In that light, the trust story reads less like sentimentality and more like Bowie recognizing a structural risk and fixing it. The tenderness is in the fact he fixed it for someone else’s kid.
The part older music fans might appreciate most
If you grew up with the 70s and 80s music press, you remember the circus. You also remember how many artists’ families were left in messy situations after sudden deaths. The “romance” of rock often meant zero planning.
Bowie’s quiet move is a reminder that stability is not un-rock-and-roll. It’s the thing that keeps tragedy from multiplying.
What this story teaches musicians and families now
You don’t have to be Bowie-rich for the lesson to apply. The lesson is: if you have a child, a partner, or anyone dependent on you, you need boring paperwork as much as you need inspiration.
Practical takeaways (non-legal, but real)
- Write a will – especially if your family situation is not “traditional.”
- Understand beneficiary designations – some assets bypass wills entirely.
- Separate emotion from admin – grief is exactly when mistakes and exploitation happen.

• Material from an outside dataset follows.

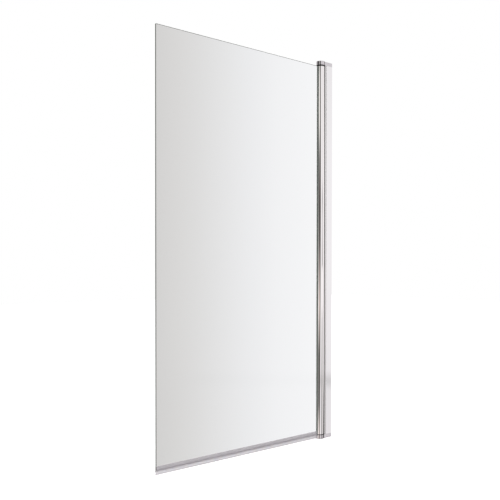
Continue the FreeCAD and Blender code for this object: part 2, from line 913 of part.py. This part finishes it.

- Consider a trust for minors – it can prevent lump-sum chaos and protect long-term support.
This is not a glam rock footnote. It’s a case study in how easily a family can be exposed when fame meets sudden death.

So, was it “rare generosity” or something else?

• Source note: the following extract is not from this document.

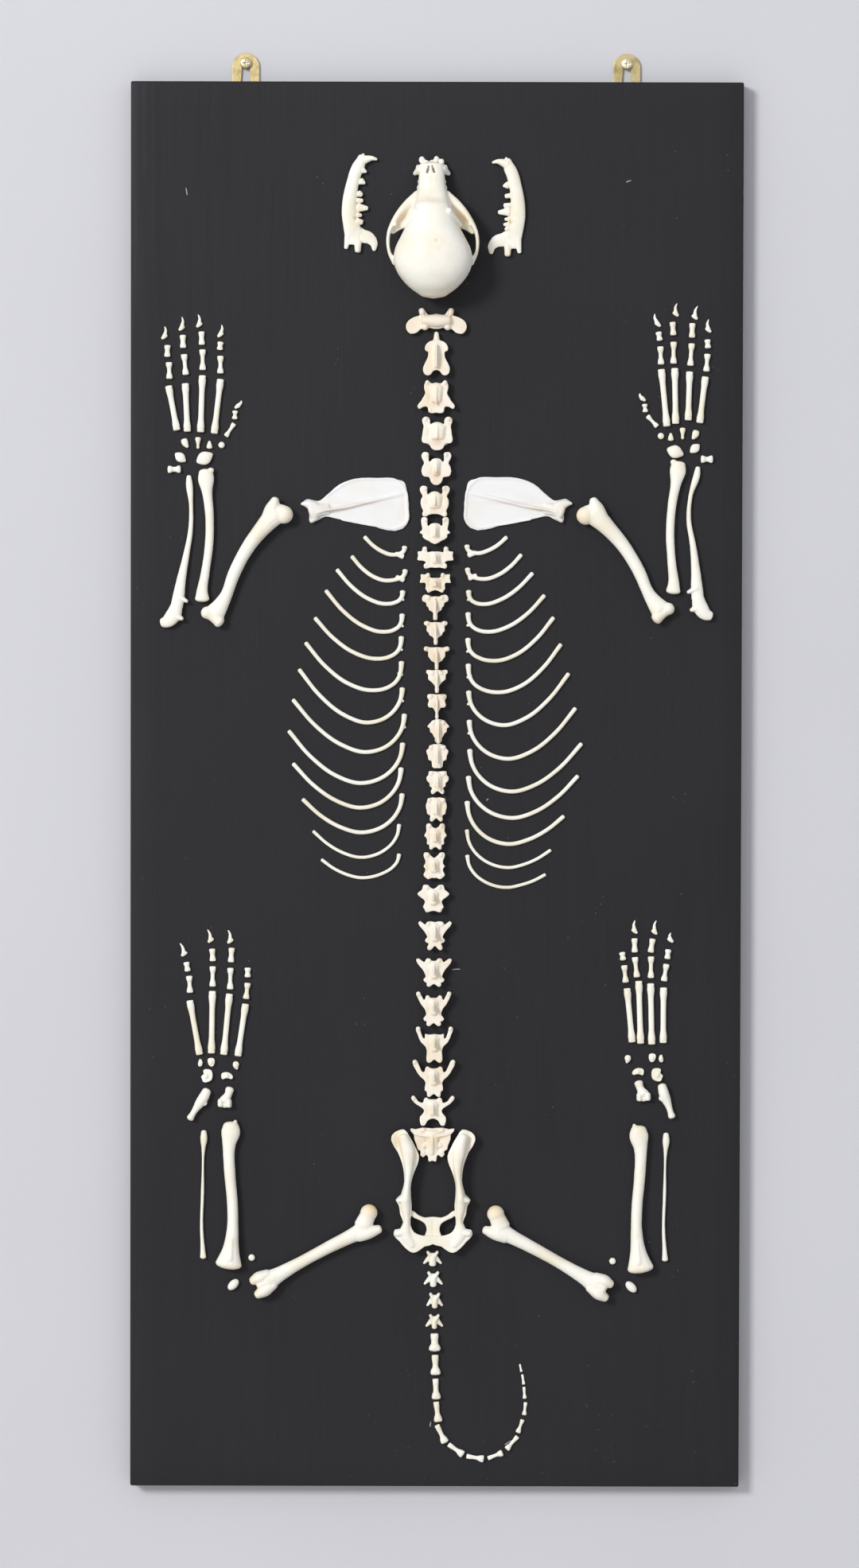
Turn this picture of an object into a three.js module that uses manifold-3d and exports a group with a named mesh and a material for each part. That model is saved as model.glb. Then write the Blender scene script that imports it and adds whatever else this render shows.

It was generous, yes. But it was also quietly radical. In a culture that rewards performative kindness, Bowie did the less flattering thing: he handled someone else’s mess with zero applause.
Marc Bolan’s legacy is still the music and the sparkle. Bowie’s legacy is the music and the reinvention. But tucked inside that is something older fans recognize as the real measure of character: what you do when the cameras are off and a child needs protecting.
That’s the heart behind the legend, and it might be the most rock-and-roll part of the whole story.
Conclusion: The trust fund story endures because it reveals a Bowie who used his savvy not to win a headline, but to secure a future. It’s proof that the most meaningful acts in music history are sometimes signed, notarized, and never sung about.